# Task requirements
Only the lines from the start up to and including the line containing "material: one Principled" should be repeated, word for word.

# Records for processing
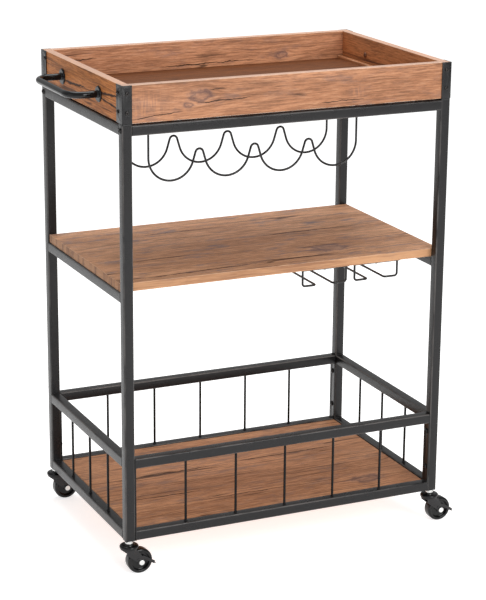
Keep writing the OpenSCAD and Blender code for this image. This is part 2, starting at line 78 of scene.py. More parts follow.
class Flow:
    """A value on its way through a material. The usual signs work on it as on a number."""

    def __init__(self, tree, socket):
        self.tree, self.socket = tree, socket

    def math(self, operation, *terms):
        node = self.tree.nodes.new("ShaderNodeMath")
        node.operation = operation
        for place, term in zip(node.inputs, terms):
            join(self.tree, term, place)
        return Flow(self.tree, node.outputs[0])

    def __add__(self, other):
        return self.math("ADD", self, other)

    def __sub__(self, other):
        return self.math("SUBTRACT", self, other)

    def __rsub__(self, other):
        return self.math("SUBTRACT", other, self)

    def __mul__(self, other):
        return self.math("MULTIPLY", self, other)

    def __truediv__(self, other):
        return self.math("DIVIDE", self, other)

    def __abs__(self):
        return self.math("ABSOLUTE", self)

    def exp(self):
        return self.math("EXPONENT", self)

    __radd__, __rmul__ = __add__, __mul__


def join(tree, value, socket):
    """Puts a number, a colour or a Flow into a socket."""
    if isinstance(value, Flow):
        tree.links.new(value.socket, socket)
    else:
        socket.default_value = value


class Finish:
    """A material: one Principled shader and the nodes that vary it over the surface."""

    def __init__(self, name, constants):
        self.material = bpy.data.materials.new(name)
        self.material.use_nodes = True
        self.tree = self.material.node_tree
        self.tree.nodes.clear()
        self.shader = self.tree.nodes.new("ShaderNodeBsdfPrincipled")
        output = self.tree.nodes.new("ShaderNodeOutputMaterial")
        self.tree.links.new(self.shader.outputs[0], output.inputs[0])
        self.vary(constants)
        self.place = self.node("ShaderNodeTexCoord", output="Object")

    def vary(self, sockets):
        for name, value in sockets.items():
            join(self.tree, value, self.shader.inputs[name])

    def node(self, kind, settings={}, sockets={}, output=0):
        node = self.tree.nodes.new(kind)
        for name, value in settings.items():
            setattr(node, name, value)
        for name, value in sockets.items():
            join(self.tree, value, node.inputs[name])
        return Flow(self.tree, node.outputs[output])

    def vector(self, operation, first, second):
        return self.node("ShaderNodeVectorMath", {"operation": operation}, {0: first, 1: second})

    def noise(self, place, repeats, detail=2.0, rough=0.5):
        """Noise with a number of repeats per metre along each axis."""
        if not isinstance(repeats, tuple):
            repeats = (repeats,) * 3
        return self.node("ShaderNodeTexNoise", {}, {
            "Vector": self.vector("MULTIPLY", place, repeats), "Scale": 1.0,
            "Detail": detail, "Roughness": rough})

    def rise(self, value, low, high):
        """0 below low, 1 above high, and smooth between them."""
        return self.node("ShaderNodeMapRange", {"interpolation_type": "SMOOTHSTEP"},
                         {"Value": value, "From Min": low, "From Max": high})

    def blend(self, share, first, second, way="MIX"):
        return self.node("ShaderNodeMix", {"data_type": "RGBA", "blend_type": way},
                         {0: share, 6: first, 7: second}, 2)

    def relief(self, height, depth, strength=1.0):
        """Bump of a height of 0 to 1 times depth in metres."""
        self.vary({"Normal": self.node("ShaderNodeBump", {}, {
            "Height": height, "Distance": depth, "Strength": strength})})

    def attribute(self, name):
        return self.node("ShaderNodeAttribute", {"attribute_name": name}, output="Fac")


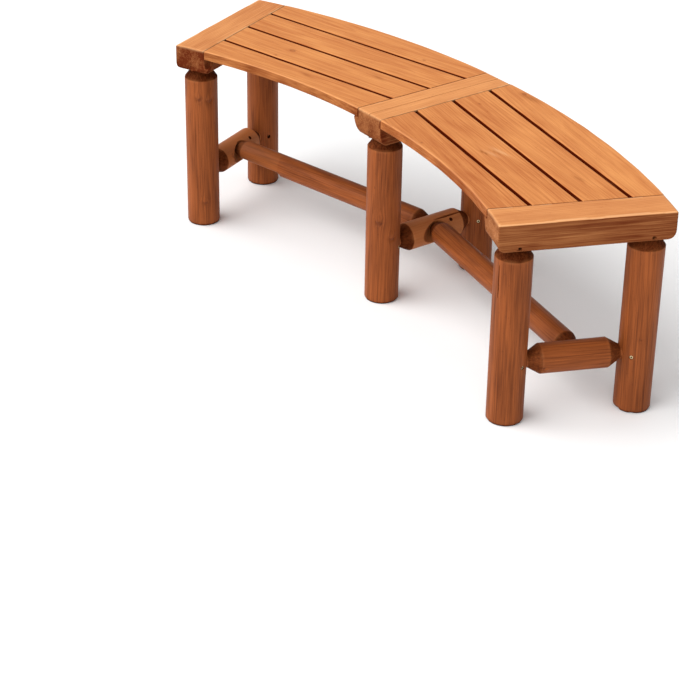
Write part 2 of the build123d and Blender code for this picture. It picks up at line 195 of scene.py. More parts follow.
# %% One mesh from closed rings
def lay_piece(name, tubes, nodes, finish, crease=40.0):
    """One object from tubes. Each tube is a dict with "at" (rings x points x 3, mm) and its marks.
    A tube whose faces would enclose a negative volume is turned right side out."""
    points, quads, fans = [], [], []
    marks = {key: [] for key in tubes[0] if key != "at"}
    start = 0
    for tube in tubes:
        at = tube["at"]
        four, three = tube_faces(at.shape[0], at.shape[1], start)
        spread = with_ends(at)
        whole = np.concatenate([four[:, [0, 1, 2]], four[:, [0, 2, 3]], three]) - start
        a, b, c = (spread[whole[:, i]] - spread.mean(0) for i in range(3))
        if np.einsum("ij,ij->i", a, np.cross(b, c)).sum() < 0:
            four, three = four[:, ::-1], three[:, ::-1]
        points.append(spread)
        quads.append(four)
        fans.append(three)
        for key in marks:
            marks[key].append(with_ends(tube[key]))
        start += len(spread)
    points = np.concatenate(points) * MM
    quads, fans = np.concatenate(quads), np.concatenate(fans)
    mesh = bpy.data.meshes.new(name)
    mesh.vertices.add(len(points))
    mesh.vertices.foreach_set("co", points.astype(np.float32).ravel())
    corners = np.concatenate([quads.ravel(), fans.ravel()]).astype(np.int32)
    sizes = np.concatenate([np.full(len(quads), 4), np.full(len(fans), 3)])
    mesh.loops.add(len(corners))
    mesh.loops.foreach_set("vertex_index", corners)
    mesh.polygons.add(len(sizes))
    mesh.polygons.foreach_set("loop_start", (np.cumsum(sizes) - sizes).astype(np.int32))
    mesh.update(calc_edges=True)
    mesh.validate()
    mesh.polygons.foreach_set("use_smooth", np.ones(len(sizes), bool))
    mesh.set_sharp_from_angle(angle=math.radians(crease))
    for key, parts in marks.items():
        values = np.concatenate(parts).astype(np.float32)
        vector = values.ndim == 2
        layer = mesh.attributes.new(key, "FLOAT_VECTOR" if vector else "FLOAT", "POINT")
        layer.data.foreach_set("vector" if vector else "value", values.ravel())
    mesh.materials.append(finish)
    piece = bpy.data.objects.new(name, mesh)
    bpy.context.scene.collection.objects.link(piece)
    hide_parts(*nodes)
    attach(piece, "root")
    return piece


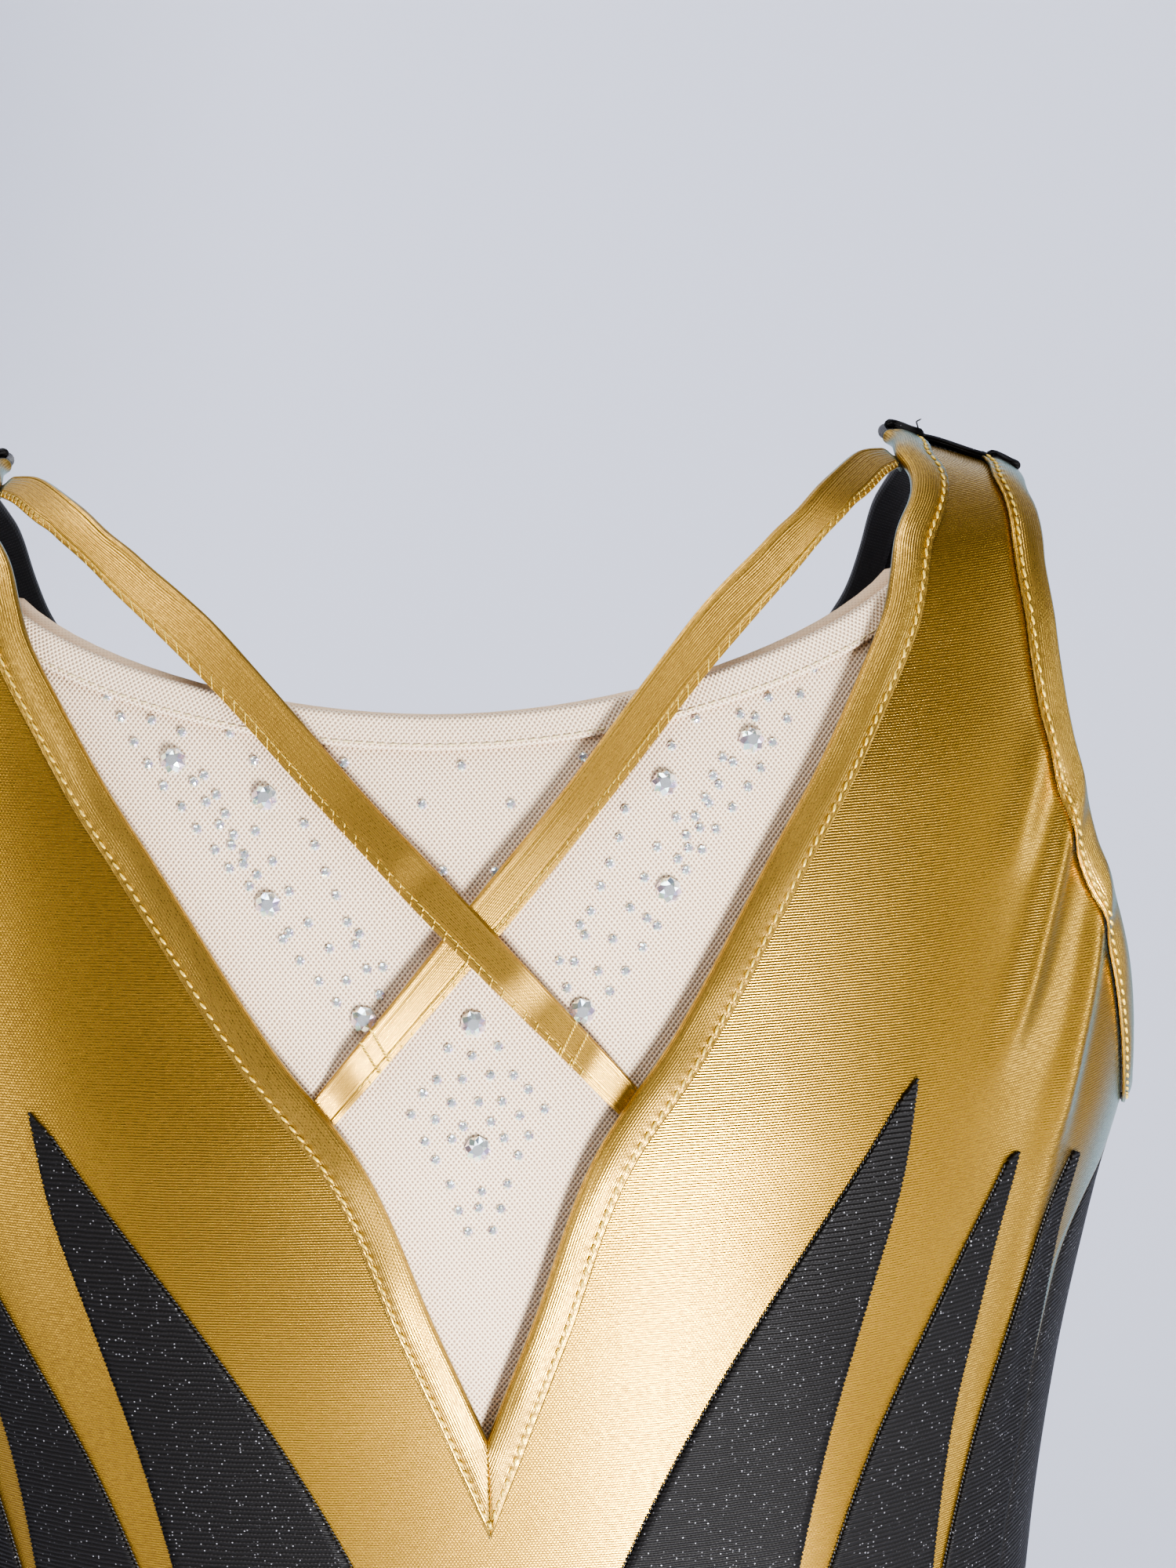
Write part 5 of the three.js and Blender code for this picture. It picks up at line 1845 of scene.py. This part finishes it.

# Output of the exercise
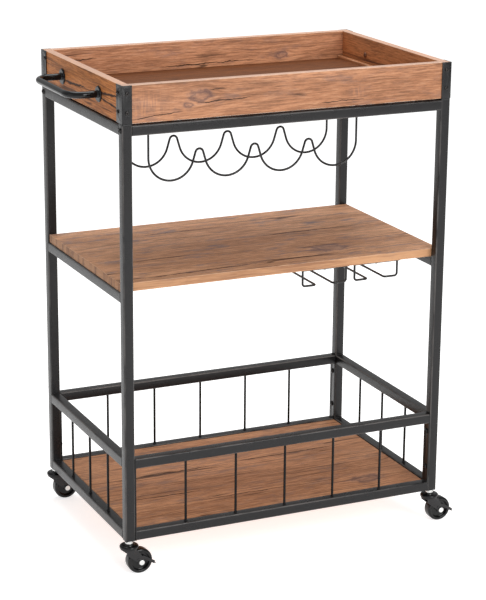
Keep writing the OpenSCAD and Blender code for this image. This is part 2, starting at line 78 of scene.py. More parts follow.
class Flow:
    """A value on its way through a material. The usual signs work on it as on a number."""

    def __init__(self, tree, socket):
        self.tree, self.socket = tree, socket

    def math(self, operation, *terms):
        node = self.tree.nodes.new("ShaderNodeMath")
        node.operation = operation
        for place, term in zip(node.inputs, terms):
            join(self.tree, term, place)
        return Flow(self.tree, node.outputs[0])

    def __add__(self, other):
        return self.math("ADD", self, other)

    def __sub__(self, other):
        return self.math("SUBTRACT", self, other)

    def __rsub__(self, other):
        return self.math("SUBTRACT", other, self)

    def __mul__(self, other):
        return self.math("MULTIPLY", self, other)

    def __truediv__(self, other):
        return self.math("DIVIDE", self, other)

    def __abs__(self):
        return self.math("ABSOLUTE", self)

    def exp(self):
        return self.math("EXPONENT", self)

    __radd__, __rmul__ = __add__, __mul__


def join(tree, value, socket):
    """Puts a number, a colour or a Flow into a socket."""
    if isinstance(value, Flow):
        tree.links.new(value.socket, socket)
    else:
        socket.default_value = value


class Finish:
    """A material: one Principled shader and the nodes that vary it over the surface."""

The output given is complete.